Dies soll ein neues Workspace sein, aber wie krieg ich dies gescheit strukturiert? Mein Ziel ist es die sample.java in utils zu kompilieren, diese nutzt import sub.files.classes.*;
was bei mir Fehler wirft, weil ich diesen Pfad (sub.files) nicht gescheit in Eclipse einfügen kann, so dass dort Pakete gesucht werden.

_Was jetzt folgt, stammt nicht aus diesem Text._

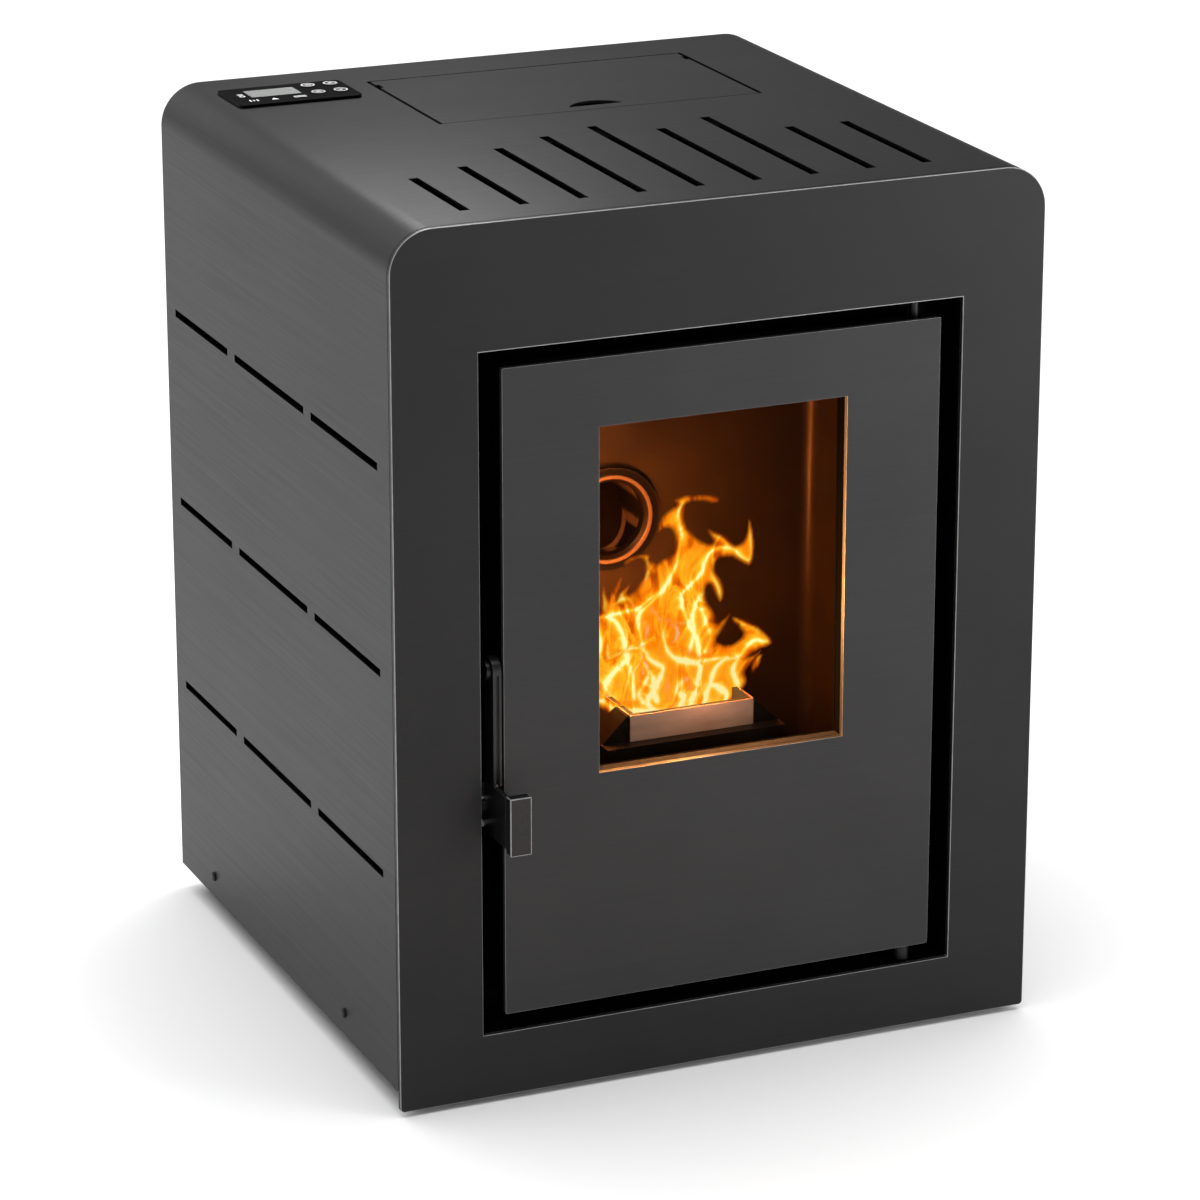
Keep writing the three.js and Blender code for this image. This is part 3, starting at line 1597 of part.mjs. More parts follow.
add("door_plate", makeDoorPlate(), casingPaint());
add("door_frame", makeDoorFrame(), blackPaint());
add("door_glass", makeGlass(), paint(0x1a1410, 0.05, 0));
add("glass_retainer", makeRetainer(), plainSteel());
add("door_rope_seal", makeRope(), paint(0x3b3a38, 1, 0));
add("door_hinge_pin_top", makeUpperHingePin(), plainSteel());
add("door_hinge_pin_bottom", makeLowerHingePin(), plainSteel());
add("handle_pivot_pin", makeLeverPin(), blackPaint());
add("handle_lever", makeLever(), blackPaint());
add("handle_grip", makeGrip(), casingPaint());
add("latch_keeper", makeKeeper(), plainSteel());

add("firebox", makeFirebox(), hotSteel());
add("baffle_plate", makeBaffle(), hotSteel());
add("firebox_stand", makeStand(), plainSteel());
add("burn_pot_holder", makeHolder(), hotSteel());
add("burn_pot", makeBurnPot(), paint(0x8a6450, 0.6, 0.5));
add("ash_pan", makeAshPan(), plainSteel());
add("air_intake_pipe", makeAirPipe(), plainSteel());
add("igniter", makeIgniter(), plainSteel());
add("pellet_chute", makeChute(), hotSteel());

add("auger_tube", makeAugerTube(), plainSteel());
add("auger_screw", makeAugerScrew(), plainSteel());
add("auger_gearmotor", makeGearmotor(), paint(0x6f7275, 0.5, 0.7));
add("hopper", makeHopper(), plainSteel());
add("hopper_guard", makeGuard(), plainSteel());
add("hopper_lid", makeLid(), casingPaint());
add("lid_bracket_left", makeLidBracket(-1), blackPaint());
add("lid_bracket_right", makeLidBracket(1), blackPaint());

add("flue_duct", makeFlueDuct(), plainSteel());
add("smoke_fan_housing", makeSmokeFanHousing(), plainSteel());
add(
  "smoke_fan_motor",
  makeFanMotor(
    smokeMotorRadius, smokeFanLeft - seat - smokeMotorLength, smokeFanLeft - seat,
    smokeFanY, smokeFanZ, true,
  ),
  paint(0x6f7275, 0.5, 0.7),
);
add("smoke_fan_impeller", makeSmokeImpeller(), plainSteel());
add("flue_spigot", makeSpigot(), blackPaint());

const blowerRight = blowerLeft + blowerWidth;
add("blower_housing", makeBlowerHousing(), plainSteel());
add(
  "blower_motor",
  makeFanMotor(
    blowerMotorRadius, blowerRight + seat, blowerRight + seat + blowerMotorLength,
    blowerY, blowerZ, false,
  ),
  paint(0x6f7275, 0.5, 0.7),
);
add("blower_wheel", makeBlowerWheel(), plainSteel());

add("control_panel", makeControlPanel(), blackPlastic());
add("panel_display", makeDisplay(), paint(0xb9b9b9, 0.2, 0));
const keyNames = ["key_1", "key_2", "key_3", "key_4"];
const keyPlaces = keyRows.toReversed().flatMap((y) => keyColumns.map((x) => [x, y]));
keyNames.forEach((name, index) => {
  add(name, makeKey(...keyPlaces[index]), paint(0xe8e8e8, 0.4, 0));
});
add("control_board", makeControlBoard(), blackPlastic());
add("power_inlet", makePowerInlet(), blackPlastic());
add("mains_switch", makeRocker(), blackPlastic());
add("overheat_thermostat", makeThermostat(), blackPlastic());
add("overheat_reset_button", makeResetButton(), paint(0x7c1c14, 0.4, 0));

export default stove;
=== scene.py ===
"""Looks of a small free-standing pellet stove with a lit fire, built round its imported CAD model."""

import json
import math
import random

import bmesh
import bpy
import numpy as np
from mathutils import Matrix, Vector


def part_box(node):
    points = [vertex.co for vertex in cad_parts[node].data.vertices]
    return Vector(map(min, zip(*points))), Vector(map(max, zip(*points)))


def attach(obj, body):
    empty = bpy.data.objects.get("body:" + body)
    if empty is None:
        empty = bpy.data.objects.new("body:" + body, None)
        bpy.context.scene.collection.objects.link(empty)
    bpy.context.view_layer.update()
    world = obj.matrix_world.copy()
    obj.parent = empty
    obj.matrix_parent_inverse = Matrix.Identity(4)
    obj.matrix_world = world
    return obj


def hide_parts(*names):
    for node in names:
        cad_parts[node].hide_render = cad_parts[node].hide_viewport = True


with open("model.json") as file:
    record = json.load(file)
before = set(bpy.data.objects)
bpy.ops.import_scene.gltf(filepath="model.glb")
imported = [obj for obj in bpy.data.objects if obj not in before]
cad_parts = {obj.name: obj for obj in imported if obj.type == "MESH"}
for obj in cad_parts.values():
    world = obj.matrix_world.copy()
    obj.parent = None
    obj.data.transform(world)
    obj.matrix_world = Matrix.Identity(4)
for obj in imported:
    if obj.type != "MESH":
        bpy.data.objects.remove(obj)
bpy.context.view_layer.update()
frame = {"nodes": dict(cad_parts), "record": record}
NODES = frame["nodes"]
MM = 0.001


def new_object(name, data):
    """A new object in the scene."""
    made = bpy.data.objects.new(name, data)
    bpy.context.scene.collection.objects.link(made)
    return made


# ---------------------------------------------------------------- camera

CAMERA_AZIMUTH = -23.2  # degrees; negative is to the left of the front
CAMERA_ELEVATION = 18.7
CAMERA_DISTANCE = 3.464
CAMERA_TARGET = Vector((0.011, -0.001, 0.2565))
CAMERA_LENS = 148.6  # mm
SENSOR_WIDTH = 36  # mm


def make_camera():
    azimuth = math.radians(CAMERA_AZIMUTH)
    elevation = math.radians(CAMERA_ELEVATION)
    towards = Vector((
        math.sin(azimuth) * math.cos(elevation),
        -math.cos(azimuth) * math.cos(elevation),
        math.sin(elevation),
    ))
    data = bpy.data.cameras.new("camera")
    data.sensor_width = SENSOR_WIDTH
    data.lens = CAMERA_LENS
    data.clip_end = 100
    camera = new_object("camera", data)
    camera.location = CAMERA_TARGET + CAMERA_DISTANCE * towards
    camera.rotation_euler = (-towards).to_track_quat("-Z", "Y").to_euler()
    bpy.context.scene.camera = camera


# ---------------------------------------------------------------- studio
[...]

Ich hab auch bereits den Pfad zu dem Sub Ordner in der Classpath systemvariable...


----------



## Guest (24. Nov 2007)

Alt+Enter -> Java Build Path -> Libraries -> und da auf den Button "Add Class Folder" klicken und 
das Verzeichnis auswählen.


----------



## Samuel (24. Nov 2007)

Hallo,
das ist in der Tat so, das hab ich mehrere male probiert, aber der Ordner, den ich auswähle wird quasi vom Path entfernt, so dass Class Folder "Sub" nur noch Daten enthält, die man mit import files.classes.*; erreicht, das hat mich nun Stunden gekostet.
Ich musste einen dummy Ordner anlegen,damit sub auch teil des Packages wird.
*seuf* Was für Umstände.

Aber danke, so weiß ich, dass es der richtige Weg ist (das mit dem Dummy Ordner hat mich verwirrt)


----------



## Guest (24. Nov 2007)

Der richtige Weg wäre das sub Verzeichnis in eine Jar-Datei zu verpacken und diese in das Projekt einzubinden.


----------



## Samuel (24. Nov 2007)

Das sagt man mir erst jetzt...


----------